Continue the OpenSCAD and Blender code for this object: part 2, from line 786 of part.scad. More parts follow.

==

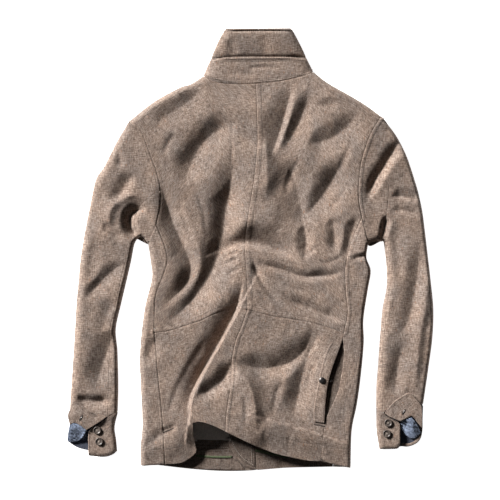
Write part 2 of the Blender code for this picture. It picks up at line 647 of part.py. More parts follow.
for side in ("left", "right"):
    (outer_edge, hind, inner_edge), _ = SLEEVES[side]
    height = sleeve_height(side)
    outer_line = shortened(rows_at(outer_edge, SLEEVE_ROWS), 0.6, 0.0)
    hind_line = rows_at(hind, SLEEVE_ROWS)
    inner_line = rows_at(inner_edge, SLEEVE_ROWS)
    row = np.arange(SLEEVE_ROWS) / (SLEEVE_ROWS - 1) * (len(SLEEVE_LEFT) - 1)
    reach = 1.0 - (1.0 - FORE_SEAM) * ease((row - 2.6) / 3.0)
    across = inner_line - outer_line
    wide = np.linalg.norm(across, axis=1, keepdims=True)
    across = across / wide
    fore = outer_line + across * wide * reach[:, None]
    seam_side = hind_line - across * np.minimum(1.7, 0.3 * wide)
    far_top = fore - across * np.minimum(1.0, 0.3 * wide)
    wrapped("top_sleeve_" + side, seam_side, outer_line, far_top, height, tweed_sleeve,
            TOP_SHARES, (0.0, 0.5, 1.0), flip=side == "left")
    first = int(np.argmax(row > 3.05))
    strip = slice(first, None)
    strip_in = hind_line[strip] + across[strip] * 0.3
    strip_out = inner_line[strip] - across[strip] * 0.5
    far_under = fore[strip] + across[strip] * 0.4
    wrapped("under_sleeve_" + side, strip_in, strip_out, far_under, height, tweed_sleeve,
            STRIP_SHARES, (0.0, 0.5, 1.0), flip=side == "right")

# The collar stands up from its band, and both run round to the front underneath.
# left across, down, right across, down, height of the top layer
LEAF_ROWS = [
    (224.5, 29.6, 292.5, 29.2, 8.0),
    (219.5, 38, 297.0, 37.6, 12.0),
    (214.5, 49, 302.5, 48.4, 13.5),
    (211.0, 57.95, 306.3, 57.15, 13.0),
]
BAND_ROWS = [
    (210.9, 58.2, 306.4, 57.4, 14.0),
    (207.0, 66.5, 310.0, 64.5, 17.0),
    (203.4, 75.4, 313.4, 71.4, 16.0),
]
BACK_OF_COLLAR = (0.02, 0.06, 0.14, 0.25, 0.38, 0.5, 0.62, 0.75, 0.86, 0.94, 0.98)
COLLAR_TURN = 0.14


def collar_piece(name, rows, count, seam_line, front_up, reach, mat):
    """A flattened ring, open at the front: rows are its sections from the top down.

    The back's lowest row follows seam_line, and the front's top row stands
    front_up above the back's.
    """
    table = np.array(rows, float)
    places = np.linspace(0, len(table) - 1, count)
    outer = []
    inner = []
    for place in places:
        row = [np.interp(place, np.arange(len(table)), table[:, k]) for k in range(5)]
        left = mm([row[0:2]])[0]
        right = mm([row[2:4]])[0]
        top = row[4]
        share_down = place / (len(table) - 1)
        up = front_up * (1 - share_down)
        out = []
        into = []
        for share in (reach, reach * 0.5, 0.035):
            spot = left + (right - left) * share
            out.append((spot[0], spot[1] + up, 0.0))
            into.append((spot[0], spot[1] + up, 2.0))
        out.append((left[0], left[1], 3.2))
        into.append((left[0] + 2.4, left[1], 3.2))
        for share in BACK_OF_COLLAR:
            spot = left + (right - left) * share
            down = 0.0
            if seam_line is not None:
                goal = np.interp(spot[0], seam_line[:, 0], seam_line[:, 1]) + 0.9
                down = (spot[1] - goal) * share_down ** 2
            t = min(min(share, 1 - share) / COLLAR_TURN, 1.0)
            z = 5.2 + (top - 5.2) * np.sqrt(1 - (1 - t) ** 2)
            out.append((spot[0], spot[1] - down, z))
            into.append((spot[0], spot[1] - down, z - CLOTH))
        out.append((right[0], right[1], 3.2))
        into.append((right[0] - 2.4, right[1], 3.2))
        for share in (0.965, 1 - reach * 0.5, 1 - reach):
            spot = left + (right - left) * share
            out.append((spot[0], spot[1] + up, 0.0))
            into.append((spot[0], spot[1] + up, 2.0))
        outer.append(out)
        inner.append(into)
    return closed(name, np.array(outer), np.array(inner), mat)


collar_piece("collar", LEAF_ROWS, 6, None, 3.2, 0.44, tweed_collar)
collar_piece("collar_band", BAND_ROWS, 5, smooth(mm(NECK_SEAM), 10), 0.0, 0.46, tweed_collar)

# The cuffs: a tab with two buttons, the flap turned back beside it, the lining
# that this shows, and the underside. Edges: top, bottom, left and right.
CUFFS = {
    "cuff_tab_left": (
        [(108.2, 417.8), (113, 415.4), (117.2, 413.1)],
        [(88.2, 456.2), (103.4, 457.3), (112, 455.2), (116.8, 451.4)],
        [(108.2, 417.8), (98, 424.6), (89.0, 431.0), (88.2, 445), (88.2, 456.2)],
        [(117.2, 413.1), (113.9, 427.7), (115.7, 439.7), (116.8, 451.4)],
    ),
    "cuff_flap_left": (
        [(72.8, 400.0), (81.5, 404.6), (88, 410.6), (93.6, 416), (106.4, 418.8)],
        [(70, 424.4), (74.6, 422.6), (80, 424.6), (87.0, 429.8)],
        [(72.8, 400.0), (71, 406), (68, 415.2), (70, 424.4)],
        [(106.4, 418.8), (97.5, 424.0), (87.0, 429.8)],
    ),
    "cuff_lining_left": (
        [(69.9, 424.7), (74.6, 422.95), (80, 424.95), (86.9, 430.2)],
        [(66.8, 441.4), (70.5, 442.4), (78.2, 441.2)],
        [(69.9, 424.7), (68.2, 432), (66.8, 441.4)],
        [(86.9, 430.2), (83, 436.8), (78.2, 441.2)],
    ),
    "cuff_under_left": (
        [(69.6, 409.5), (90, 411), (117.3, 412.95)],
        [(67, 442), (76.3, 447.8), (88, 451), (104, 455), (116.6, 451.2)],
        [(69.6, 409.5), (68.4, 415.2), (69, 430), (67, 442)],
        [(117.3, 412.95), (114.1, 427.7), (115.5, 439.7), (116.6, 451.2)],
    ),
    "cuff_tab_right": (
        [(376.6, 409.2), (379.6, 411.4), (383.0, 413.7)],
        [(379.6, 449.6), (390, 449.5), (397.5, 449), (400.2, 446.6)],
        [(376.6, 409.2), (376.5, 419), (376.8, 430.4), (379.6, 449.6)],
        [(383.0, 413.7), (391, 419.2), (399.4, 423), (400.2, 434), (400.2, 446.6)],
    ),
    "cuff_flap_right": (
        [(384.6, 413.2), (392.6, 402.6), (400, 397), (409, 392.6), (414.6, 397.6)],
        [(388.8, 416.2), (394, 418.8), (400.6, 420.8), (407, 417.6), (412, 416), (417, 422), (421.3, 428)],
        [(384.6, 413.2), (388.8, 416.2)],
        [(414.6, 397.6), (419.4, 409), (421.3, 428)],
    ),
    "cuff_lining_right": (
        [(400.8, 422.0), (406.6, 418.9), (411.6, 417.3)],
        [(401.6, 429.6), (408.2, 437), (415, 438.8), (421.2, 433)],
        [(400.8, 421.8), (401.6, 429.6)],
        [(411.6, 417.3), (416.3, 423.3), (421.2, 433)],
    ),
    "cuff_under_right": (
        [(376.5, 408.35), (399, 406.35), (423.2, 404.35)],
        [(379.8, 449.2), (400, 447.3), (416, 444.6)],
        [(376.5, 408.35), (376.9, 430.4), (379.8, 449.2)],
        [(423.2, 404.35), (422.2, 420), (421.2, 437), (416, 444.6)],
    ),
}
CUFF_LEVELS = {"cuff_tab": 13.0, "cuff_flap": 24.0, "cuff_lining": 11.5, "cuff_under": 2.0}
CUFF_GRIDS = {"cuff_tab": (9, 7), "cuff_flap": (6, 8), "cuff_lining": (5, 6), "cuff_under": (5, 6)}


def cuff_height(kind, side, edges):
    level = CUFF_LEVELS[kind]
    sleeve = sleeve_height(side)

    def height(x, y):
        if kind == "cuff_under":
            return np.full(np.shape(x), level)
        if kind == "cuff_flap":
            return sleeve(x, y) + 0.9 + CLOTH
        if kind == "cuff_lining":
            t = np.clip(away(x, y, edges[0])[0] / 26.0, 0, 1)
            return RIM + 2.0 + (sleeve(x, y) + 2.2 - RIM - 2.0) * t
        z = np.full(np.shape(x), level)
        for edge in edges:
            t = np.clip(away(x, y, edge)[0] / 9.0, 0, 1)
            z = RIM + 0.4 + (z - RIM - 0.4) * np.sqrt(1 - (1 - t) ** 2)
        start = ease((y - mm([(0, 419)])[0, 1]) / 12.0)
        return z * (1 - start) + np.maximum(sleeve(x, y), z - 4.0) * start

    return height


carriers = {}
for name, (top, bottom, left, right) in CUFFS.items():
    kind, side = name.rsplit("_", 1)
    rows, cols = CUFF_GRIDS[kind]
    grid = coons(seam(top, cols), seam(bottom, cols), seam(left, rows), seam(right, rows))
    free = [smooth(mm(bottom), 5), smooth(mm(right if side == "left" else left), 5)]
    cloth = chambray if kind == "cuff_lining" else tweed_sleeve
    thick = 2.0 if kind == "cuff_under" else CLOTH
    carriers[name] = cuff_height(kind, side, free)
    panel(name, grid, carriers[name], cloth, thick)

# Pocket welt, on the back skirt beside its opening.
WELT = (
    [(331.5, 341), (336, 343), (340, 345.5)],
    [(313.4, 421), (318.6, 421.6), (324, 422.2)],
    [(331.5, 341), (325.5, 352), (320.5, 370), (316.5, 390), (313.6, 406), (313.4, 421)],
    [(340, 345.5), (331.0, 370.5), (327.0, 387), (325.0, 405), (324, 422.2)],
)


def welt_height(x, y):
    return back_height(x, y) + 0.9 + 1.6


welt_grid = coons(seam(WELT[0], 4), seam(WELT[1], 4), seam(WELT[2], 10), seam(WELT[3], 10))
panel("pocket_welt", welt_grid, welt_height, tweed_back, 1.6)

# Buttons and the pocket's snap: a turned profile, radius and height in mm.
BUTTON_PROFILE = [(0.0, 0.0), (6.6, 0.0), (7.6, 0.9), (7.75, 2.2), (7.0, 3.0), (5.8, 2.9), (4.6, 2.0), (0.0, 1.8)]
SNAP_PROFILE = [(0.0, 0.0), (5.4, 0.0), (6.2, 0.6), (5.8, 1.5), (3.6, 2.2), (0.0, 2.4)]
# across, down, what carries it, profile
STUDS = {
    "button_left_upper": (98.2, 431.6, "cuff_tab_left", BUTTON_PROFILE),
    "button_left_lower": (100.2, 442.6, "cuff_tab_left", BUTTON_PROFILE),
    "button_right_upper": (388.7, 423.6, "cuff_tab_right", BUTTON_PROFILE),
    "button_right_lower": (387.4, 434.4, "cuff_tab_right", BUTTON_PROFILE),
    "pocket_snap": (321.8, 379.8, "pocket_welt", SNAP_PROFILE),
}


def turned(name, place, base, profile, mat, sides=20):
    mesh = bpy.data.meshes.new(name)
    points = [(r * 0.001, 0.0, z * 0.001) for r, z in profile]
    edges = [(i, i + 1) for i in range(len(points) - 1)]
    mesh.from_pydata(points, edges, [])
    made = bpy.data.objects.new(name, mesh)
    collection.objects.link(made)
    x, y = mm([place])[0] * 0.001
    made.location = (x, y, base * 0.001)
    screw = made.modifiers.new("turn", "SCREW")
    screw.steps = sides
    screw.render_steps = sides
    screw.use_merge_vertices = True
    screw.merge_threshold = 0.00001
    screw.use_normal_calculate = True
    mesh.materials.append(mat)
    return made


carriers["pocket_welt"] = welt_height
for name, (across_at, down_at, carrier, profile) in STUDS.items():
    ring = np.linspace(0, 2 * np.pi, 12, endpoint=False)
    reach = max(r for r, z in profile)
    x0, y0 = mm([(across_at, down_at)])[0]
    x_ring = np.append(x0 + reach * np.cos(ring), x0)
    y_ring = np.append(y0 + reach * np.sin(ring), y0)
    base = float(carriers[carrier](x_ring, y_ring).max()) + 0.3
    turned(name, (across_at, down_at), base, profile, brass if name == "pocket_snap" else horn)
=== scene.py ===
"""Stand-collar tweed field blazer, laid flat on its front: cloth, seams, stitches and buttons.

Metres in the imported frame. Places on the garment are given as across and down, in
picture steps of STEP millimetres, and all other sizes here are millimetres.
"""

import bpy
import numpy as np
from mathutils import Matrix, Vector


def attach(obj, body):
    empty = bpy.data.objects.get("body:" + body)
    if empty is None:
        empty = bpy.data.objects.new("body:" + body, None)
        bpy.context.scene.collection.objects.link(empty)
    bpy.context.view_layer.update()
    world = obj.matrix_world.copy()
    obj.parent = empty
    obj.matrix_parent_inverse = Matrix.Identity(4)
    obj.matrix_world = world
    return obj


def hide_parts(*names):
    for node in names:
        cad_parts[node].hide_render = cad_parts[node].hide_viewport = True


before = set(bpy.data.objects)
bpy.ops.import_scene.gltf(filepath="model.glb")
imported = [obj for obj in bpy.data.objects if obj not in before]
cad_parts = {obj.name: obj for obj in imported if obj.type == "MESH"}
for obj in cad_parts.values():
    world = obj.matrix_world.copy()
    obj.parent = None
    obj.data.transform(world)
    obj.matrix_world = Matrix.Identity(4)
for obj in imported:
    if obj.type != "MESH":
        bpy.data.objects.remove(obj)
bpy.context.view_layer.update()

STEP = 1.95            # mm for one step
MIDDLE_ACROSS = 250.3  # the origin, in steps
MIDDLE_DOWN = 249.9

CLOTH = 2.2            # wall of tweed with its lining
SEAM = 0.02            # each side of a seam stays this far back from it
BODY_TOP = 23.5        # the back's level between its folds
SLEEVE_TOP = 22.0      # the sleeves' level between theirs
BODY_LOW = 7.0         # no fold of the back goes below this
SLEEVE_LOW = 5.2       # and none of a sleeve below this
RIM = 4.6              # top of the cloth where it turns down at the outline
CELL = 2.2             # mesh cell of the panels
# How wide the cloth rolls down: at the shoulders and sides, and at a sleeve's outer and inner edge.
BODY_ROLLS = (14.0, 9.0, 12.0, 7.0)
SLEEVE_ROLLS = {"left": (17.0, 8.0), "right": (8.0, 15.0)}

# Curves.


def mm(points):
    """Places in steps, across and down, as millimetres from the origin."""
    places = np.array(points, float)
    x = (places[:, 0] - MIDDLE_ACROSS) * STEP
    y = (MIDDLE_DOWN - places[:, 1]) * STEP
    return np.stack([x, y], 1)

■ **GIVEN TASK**
Above this instruction are the records; retype exactly the lines from the one containing "in imported if" up to and including the one containing "return np.stack([x, y], 1)".

■ **RESPONSE FOR THIS EXERCISE**
cad_parts = {obj.name: obj for obj in imported if obj.type == "MESH"}
for obj in cad_parts.values():
    world = obj.matrix_world.copy()
    obj.parent = None
    obj.data.transform(world)
    obj.matrix_world = Matrix.Identity(4)
for obj in imported:
    if obj.type != "MESH":
        bpy.data.objects.remove(obj)
bpy.context.view_layer.update()

STEP = 1.95            # mm for one step
MIDDLE_ACROSS = 250.3  # the origin, in steps
MIDDLE_DOWN = 249.9

CLOTH = 2.2            # wall of tweed with its lining
SEAM = 0.02            # each side of a seam stays this far back from it
BODY_TOP = 23.5        # the back's level between its folds
SLEEVE_TOP = 22.0      # the sleeves' level between theirs
BODY_LOW = 7.0         # no fold of the back goes below this
SLEEVE_LOW = 5.2       # and none of a sleeve below this
RIM = 4.6              # top of the cloth where it turns down at the outline
CELL = 2.2             # mesh cell of the panels
# How wide the cloth rolls down: at the shoulders and sides, and at a sleeve's outer and inner edge.
BODY_ROLLS = (14.0, 9.0, 12.0, 7.0)
SLEEVE_ROLLS = {"left": (17.0, 8.0), "right": (8.0, 15.0)}

# Curves.


def mm(points):
    """Places in steps, across and down, as millimetres from the origin."""
    places = np.array(points, float)
    x = (places[:, 0] - MIDDLE_ACROSS) * STEP
    y = (MIDDLE_DOWN - places[:, 1]) * STEP
    return np.stack([x, y], 1)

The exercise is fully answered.